Motherhood: The Default Setting
Written Spring 2007
Written Spring 2007
My default setting is “Motherhood.” It is in the “locked” position and takes clever technical maneuvering to change the setting. Like, sending my almost independent children away for long periods of time to faraway places so that I don’t have to feed them or edit their English papers. Only then can I unlock the setting for a few days…survive on salads, soup, wine and work. Until they return – when I predictably head for the grocery store, ashamed of the depleted refrigerator, and rev up the nagging about the state of their bedroom and the cat box and hover over what is going into their mouths. “Don’t drink sodas. Please. I didn’t raise you to drink soda.” This kind of hovering sometimes even keeps me from working, which I do from home, in full view of too many of their activities. And, working is not optional.
I am 53 years old, working hard for a late-blooming career I love, but today I was involuntarily drawn back into the drama of motherhood: where will my 17-year old daughter go to college? Earlier this week, we returned from a two-day pilgrimage to Madison, Wisconsin in hopes of finding the Holy Grail of College Educations at the University of Wisconsin. It’s affordable. It’s highly ranked. Sounds promising and easy. I drove the 5 hours there and the 5 hours home listening to the Dixie Chicks singing about how they are still “mad as hell” and we both got sufficiently worked up over the heated lyrics, joining in on the chorus. Until, we couldn’t stand it any more. Then I turned on All Things Considered and she took a nap.
We hiked around the campus of 40,000 students for 2.5 hours in wind and cold. We drank more than our share of cappuccino, observing the packed house of slightly alternative college students doing whatever they do in coffee shops, the whole setting looking like an ad for Mac laptops. She bought a UW trucker’s hat and felt right at home in a hooded sweatshirt and jeans. Things at Madison are “chill,” according to her. I think I know what that means and I had to agree, although I would have used a different adjective. I was served wine at the local Mexican restaurant out of a massively over-sized wine glass. If this is what they mean when they say it is a drinking school, I am officially worried. This wine glass was larger than the water pitcher and we have photos to prove it.
I have wondered if the school is too big for her, that she will get “lost,” too much anonymity. So, we visited a class, the large lecture with over a hundred sleepy-looking students called “Communication and Human Behavior.” The professor asked a question – one of those things you might know even if you hadn’t read the material. No one responded and that annoyed her. She raised her hand, was called on and answered the question. Clearly, she’ll be fine at Madison. We thought it was settled.
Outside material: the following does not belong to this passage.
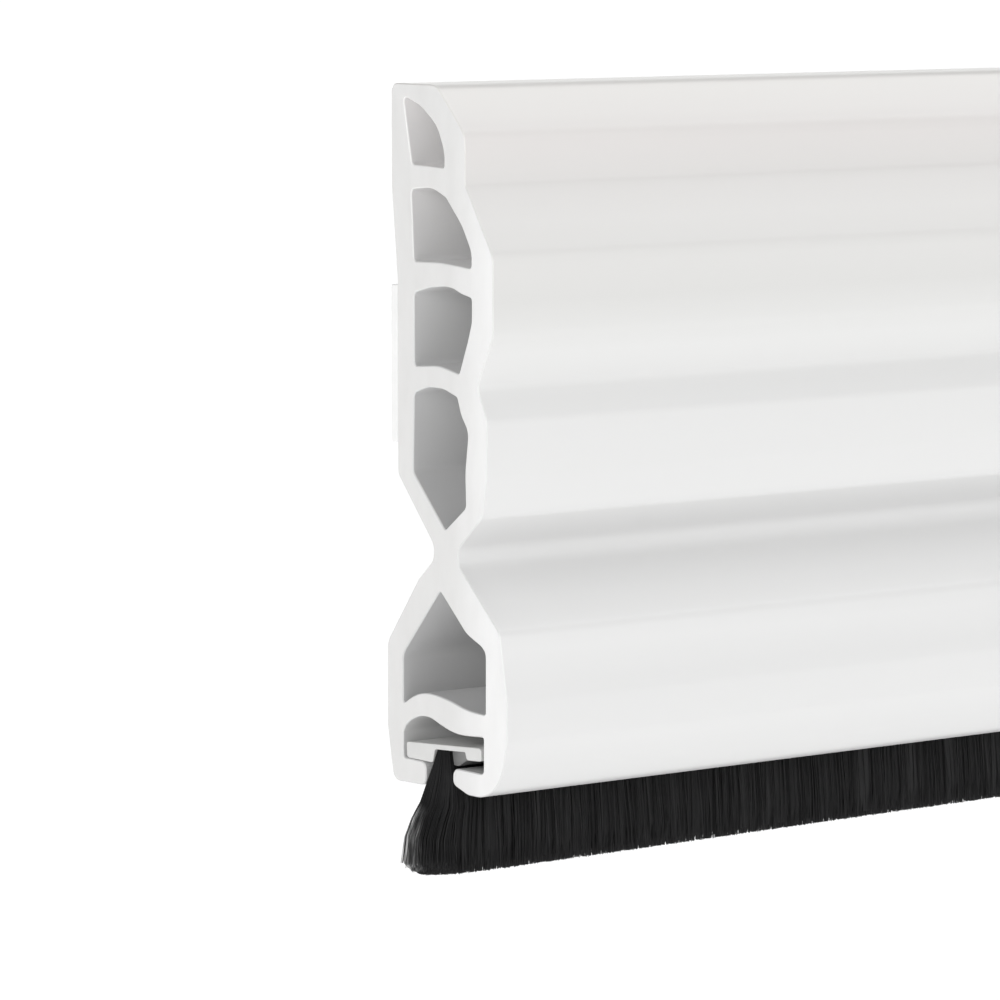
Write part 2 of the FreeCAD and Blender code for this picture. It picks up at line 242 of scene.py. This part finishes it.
def neck_ladder(points, normals):
    """The outline of the neck alone, with as many points up its front as down its back."""
    heights = np.linspace(-NECK_CUT, NECK_CUT, 17)
    near_axis = np.abs(points[:, 1]) < 3 * NECK_CUT
    sides = []
    for sign in (1, -1):
        side = near_axis & (points[:, 0] * sign > 0) & (np.abs(points[:, 0]) < 3.5)
        order = np.argsort(points[side][:, 1])
        fronts = np.interp(heights, points[side][order, 1], points[side][order, 0])
        shift = 1 / normals[side][order, 0]
        shifts = np.interp(heights, points[side][order, 1], shift)
        outline = np.stack((fronts, heights), axis=1)
        across = np.stack((shifts, np.zeros_like(heights)), axis=1)
        sides.append((outline, across))
    (front, front_normals), (back, back_normals) = sides
    return np.concatenate((front, back[::-1])), np.concatenate((front_normals, back_normals[::-1]))


def upper_chambers():
    """The four chambers of the mounting profile, clockwise, with gently arched ribs between them."""
    upper, middle, lower = RIBS
    top_chamber = [
        (-3.95, 25.72, 0.22),
        (-2.3, 25.2, 3.0),
        (-0.75, 24.1, 2.2),
        (-0.06, 22.7, 2.2),
        (-0.05, upper + HALF_RIB, 0.15),
        (-3.13, upper + HALF_RIB + 0.1, 0.3),
    ]
    second = [
        (-3.2, upper - HALF_RIB - 0.05, 0.3),
        (-1.3, 20.66, 2.5),
        (0.05, 20.15, 0.5),
        (1.6, 18.6, 4.0),
        (2.46, 17.2, 1.2),
        (2.48, middle + HALF_RIB - 0.04, 0.2),
        (-0.4, middle + HALF_RIB + 0.15, 8.0),
        (-INNER_BACK, middle + HALF_RIB + 0.08, 0.25),
    ]
    third = [
        (-INNER_BACK, 14.65, 0.35),
        (-1.4, 15.03, 3.0),
        (0.4, 15.2, 3.0),
        (1.5, 14.83, 2.0),
        (2.5, 14.64, 0.25),
        (2.5, 13.3, 1.6),
        (2.12, 12.2, 3.0),
        (1.33, lower + HALF_RIB - 0.25, 0.15),
        (-0.6, lower + HALF_RIB + 0.1, 5.0),
        (-INNER_BACK, lower + HALF_RIB - 0.1, 0.3),
    ]
    pointed = [
        (-INNER_BACK, 8.95, 0.35),
        (-1.6, 9.4, 2.5),
        (-0.2, 9.38, 2.5),
        (1.12, 9.0, 0.35),
        (1.5, 8.0, 1.5),
        (2.18, 7.1, 1.0),
        (1.87, 4.8, 5.0),
        (1.95, 2.85, 0.45),
        (0.0, 1.4, 0.22),
        (-3.05, 4.45, 0.6),
    ]
    return [top_chamber, second, third, pointed]


def carrier_chamber():
    """The pointed chamber of the brush carrier, clockwise, over the wavy rib."""
    wave_top = [
        (3.6, -8.66), (2.3, -8.6), (1.4, -8.46), (0.46, -8.26), (-1.0, -8.08),
        (-2.2, -8.13), (-3.1, -8.42), (-3.8, -8.8),
    ]
    return [
        (-0.5, -2.1, 0.2),
        (2.0, -4.3, 2.0),
        (3.4, -4.85, 0.8),
        (3.78, -5.2, 0.5),
        (3.78, -8.66, 0.15),
        *smooth_run(wave_top),
        (-4.05, -9.0, 0.15),
        (-4.05, -6.05, 1.0),
    ]


# ---------------------------------------------------------------- meshes


def section_points(points, x):
    """Points of a section, in metres in the frame, at one place along the strip."""
    return [(x, NECK.y - front * MM, NECK.z + height * MM) for front, height in points]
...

Finally, I can get back to work.
Then today, she heard from five more colleges. She applied to this vast number of colleges with the philosophy “Cast a wide net,” because she needed to increase her chances of a strong financial aid package. And she got in to all of them. We are mostly just stunned. And so, once again, I am derailed by demands for decisions, travel plans, discussions about preferences, financial aid, climate and fashion at each of the said schools.
I have work to do. I support my children and myself. I have magazine stories I should be pitching. I should be at the tile store, selecting tile for my client’s bathroom. I should be filing papers and balancing checking accounts and doing my job. I should be working. But I am so absorbed by the energy surrounding her right now – some of it flattering, much of it overwhelming – that I cannot concentrate and I see some modest need for keeping her focused on one step at a time, except that I am not very good at that myself. There are calls to make about campus visits, flights to book, budgets for all this to consider, bosses to email for time off (for her), and friends to tell. We walk around the lake together to talk it out. I should be returning emails.
But how many more days will I have to walk the lake with Isabelle? She is 17, a senior, leaving home in a few months and never coming back in the same way. How many more times will she show me the prom dress she thinks is cute and what do I think, should she buy it on the Nordstrom website? How many times will we get silly taking photos of the mammoth wine glass at the rinky-dink Mexican restaurant? How many more times will she ask me if I think there is pork fat in the refried beans, meaning she cannot eat it, the vegetarian that she is and has been since she was five? I will miss her. For three years, I have missed my son, Zan, who went to D.C. for college, to Paris and back, and who, thankfully, still emails me his college papers for review on occasion, but is really gone for good, I can tell.
I am a mother first and foremost and I don’t know how to stop it. The setting is genetically and psychically in a locked position. This is costing me money, the money I need to buy the prom dress and pay for her college tuition bills that will begin to arrive soon. But, I wouldn’t miss this for anything.